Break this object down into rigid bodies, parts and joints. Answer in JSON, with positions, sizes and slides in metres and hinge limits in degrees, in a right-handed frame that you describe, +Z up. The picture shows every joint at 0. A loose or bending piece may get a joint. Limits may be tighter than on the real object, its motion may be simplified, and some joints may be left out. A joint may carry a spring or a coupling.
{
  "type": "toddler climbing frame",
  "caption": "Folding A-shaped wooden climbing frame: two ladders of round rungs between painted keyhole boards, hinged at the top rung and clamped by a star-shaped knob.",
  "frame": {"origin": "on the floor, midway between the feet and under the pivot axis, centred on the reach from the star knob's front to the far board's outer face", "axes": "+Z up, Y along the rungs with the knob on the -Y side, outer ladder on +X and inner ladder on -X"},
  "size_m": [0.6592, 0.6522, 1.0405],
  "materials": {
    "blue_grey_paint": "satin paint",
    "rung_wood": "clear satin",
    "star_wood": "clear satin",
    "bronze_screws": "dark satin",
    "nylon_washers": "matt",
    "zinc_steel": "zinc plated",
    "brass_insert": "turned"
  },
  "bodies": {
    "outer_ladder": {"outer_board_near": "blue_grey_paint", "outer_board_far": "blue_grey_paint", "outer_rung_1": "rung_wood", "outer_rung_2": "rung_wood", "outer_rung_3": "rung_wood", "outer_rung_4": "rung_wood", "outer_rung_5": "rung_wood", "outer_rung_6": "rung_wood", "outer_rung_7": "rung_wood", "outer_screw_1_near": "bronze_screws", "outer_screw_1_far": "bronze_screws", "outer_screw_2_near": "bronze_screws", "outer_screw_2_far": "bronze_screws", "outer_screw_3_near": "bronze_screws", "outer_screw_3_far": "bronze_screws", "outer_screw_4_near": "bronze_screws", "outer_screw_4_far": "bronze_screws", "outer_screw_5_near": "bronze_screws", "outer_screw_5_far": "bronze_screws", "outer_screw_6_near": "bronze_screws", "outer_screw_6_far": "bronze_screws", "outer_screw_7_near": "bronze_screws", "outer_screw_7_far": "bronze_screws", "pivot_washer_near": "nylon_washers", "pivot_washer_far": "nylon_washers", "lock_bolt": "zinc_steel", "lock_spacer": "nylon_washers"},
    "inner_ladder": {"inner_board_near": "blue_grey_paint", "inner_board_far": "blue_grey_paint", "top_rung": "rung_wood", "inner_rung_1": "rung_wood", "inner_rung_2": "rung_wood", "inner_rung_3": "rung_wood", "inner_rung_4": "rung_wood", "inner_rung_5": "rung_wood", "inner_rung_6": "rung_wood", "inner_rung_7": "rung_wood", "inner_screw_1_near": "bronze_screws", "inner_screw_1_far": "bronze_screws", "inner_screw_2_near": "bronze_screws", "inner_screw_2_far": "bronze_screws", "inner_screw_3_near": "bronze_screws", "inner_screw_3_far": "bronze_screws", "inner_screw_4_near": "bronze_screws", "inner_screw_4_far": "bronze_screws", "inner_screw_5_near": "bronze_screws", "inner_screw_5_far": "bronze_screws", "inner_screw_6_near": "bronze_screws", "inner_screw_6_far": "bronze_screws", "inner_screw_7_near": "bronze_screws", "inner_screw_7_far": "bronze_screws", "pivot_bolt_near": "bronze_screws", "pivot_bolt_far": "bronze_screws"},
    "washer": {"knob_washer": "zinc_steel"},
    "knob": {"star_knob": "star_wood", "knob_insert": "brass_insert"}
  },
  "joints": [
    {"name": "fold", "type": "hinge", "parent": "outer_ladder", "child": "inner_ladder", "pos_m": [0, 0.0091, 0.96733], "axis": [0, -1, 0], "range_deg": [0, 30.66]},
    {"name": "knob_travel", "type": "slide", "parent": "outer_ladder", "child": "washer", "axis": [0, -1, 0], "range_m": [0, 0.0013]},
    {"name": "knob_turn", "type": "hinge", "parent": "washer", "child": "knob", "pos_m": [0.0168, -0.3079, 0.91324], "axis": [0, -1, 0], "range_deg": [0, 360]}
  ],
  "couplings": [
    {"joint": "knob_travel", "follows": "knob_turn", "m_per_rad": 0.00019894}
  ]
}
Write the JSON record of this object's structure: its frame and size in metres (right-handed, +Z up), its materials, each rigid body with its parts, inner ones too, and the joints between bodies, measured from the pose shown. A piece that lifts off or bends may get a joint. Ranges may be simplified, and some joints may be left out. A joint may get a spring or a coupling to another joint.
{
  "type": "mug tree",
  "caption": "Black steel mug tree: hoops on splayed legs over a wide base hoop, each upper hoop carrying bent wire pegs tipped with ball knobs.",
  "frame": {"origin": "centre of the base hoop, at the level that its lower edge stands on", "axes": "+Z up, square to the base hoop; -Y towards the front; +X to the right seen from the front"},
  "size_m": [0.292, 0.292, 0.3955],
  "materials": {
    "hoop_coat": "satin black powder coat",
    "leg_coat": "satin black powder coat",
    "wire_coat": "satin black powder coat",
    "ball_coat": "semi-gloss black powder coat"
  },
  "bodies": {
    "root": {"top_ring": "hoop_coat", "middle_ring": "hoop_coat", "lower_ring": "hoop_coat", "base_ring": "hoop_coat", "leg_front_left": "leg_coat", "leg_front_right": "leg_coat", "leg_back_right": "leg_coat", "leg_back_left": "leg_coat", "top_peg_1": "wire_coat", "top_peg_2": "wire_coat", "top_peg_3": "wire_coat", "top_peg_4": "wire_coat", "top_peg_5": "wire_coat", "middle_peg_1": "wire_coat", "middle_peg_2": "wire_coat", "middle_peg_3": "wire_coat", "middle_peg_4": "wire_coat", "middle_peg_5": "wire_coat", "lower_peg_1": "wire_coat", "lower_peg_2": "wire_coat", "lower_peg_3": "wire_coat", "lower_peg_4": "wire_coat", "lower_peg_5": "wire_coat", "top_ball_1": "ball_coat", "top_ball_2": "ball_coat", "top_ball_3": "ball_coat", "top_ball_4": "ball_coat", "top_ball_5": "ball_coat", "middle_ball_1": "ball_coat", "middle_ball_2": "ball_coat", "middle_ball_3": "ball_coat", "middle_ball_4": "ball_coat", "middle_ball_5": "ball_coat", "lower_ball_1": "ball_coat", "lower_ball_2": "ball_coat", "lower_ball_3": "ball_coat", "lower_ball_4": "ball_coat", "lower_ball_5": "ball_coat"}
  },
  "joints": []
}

_ _ _ _

▶ _Written problem_:
Repeat, without change, each line of the data above from the one that contains "Write the JSON" through the final line, counting both.

▶ _Result for this exercise_:
Write the JSON record of this object's structure: its frame and size in metres (right-handed, +Z up), its materials, each rigid body with its parts, inner ones too, and the joints between bodies, measured from the pose shown. A piece that lifts off or bends may get a joint. Ranges may be simplified, and some joints may be left out. A joint may get a spring or a coupling to another joint.
{
  "type": "mug tree",
  "caption": "Black steel mug tree: hoops on splayed legs over a wide base hoop, each upper hoop carrying bent wire pegs tipped with ball knobs.",
  "frame": {"origin": "centre of the base hoop, at the level that its lower edge stands on", "axes": "+Z up, square to the base hoop; -Y towards the front; +X to the right seen from the front"},
  "size_m": [0.292, 0.292, 0.3955],
  "materials": {
    "hoop_coat": "satin black powder coat",
    "leg_coat": "satin black powder coat",
    "wire_coat": "satin black powder coat",
    "ball_coat": "semi-gloss black powder coat"
  },
  "bodies": {
    "root": {"top_ring": "hoop_coat", "middle_ring": "hoop_coat", "lower_ring": "hoop_coat", "base_ring": "hoop_coat", "leg_front_left": "leg_coat", "leg_front_right": "leg_coat", "leg_back_right": "leg_coat", "leg_back_left": "leg_coat", "top_peg_1": "wire_coat", "top_peg_2": "wire_coat", "top_peg_3": "wire_coat", "top_peg_4": "wire_coat", "top_peg_5": "wire_coat", "middle_peg_1": "wire_coat", "middle_peg_2": "wire_coat", "middle_peg_3": "wire_coat", "middle_peg_4": "wire_coat", "middle_peg_5": "wire_coat", "lower_peg_1": "wire_coat", "lower_peg_2": "wire_coat", "lower_peg_3": "wire_coat", "lower_peg_4": "wire_coat", "lower_peg_5": "wire_coat", "top_ball_1": "ball_coat", "top_ball_2": "ball_coat", "top_ball_3": "ball_coat", "top_ball_4": "ball_coat", "top_ball_5": "ball_coat", "middle_ball_1": "ball_coat", "middle_ball_2": "ball_coat", "middle_ball_3": "ball_coat", "middle_ball_4": "ball_coat", "middle_ball_5": "ball_coat", "lower_ball_1": "ball_coat", "lower_ball_2": "ball_coat", "lower_ball_3": "ball_coat", "lower_ball_4": "ball_coat", "lower_ball_5": "ball_coat"}
  },
  "joints": []
}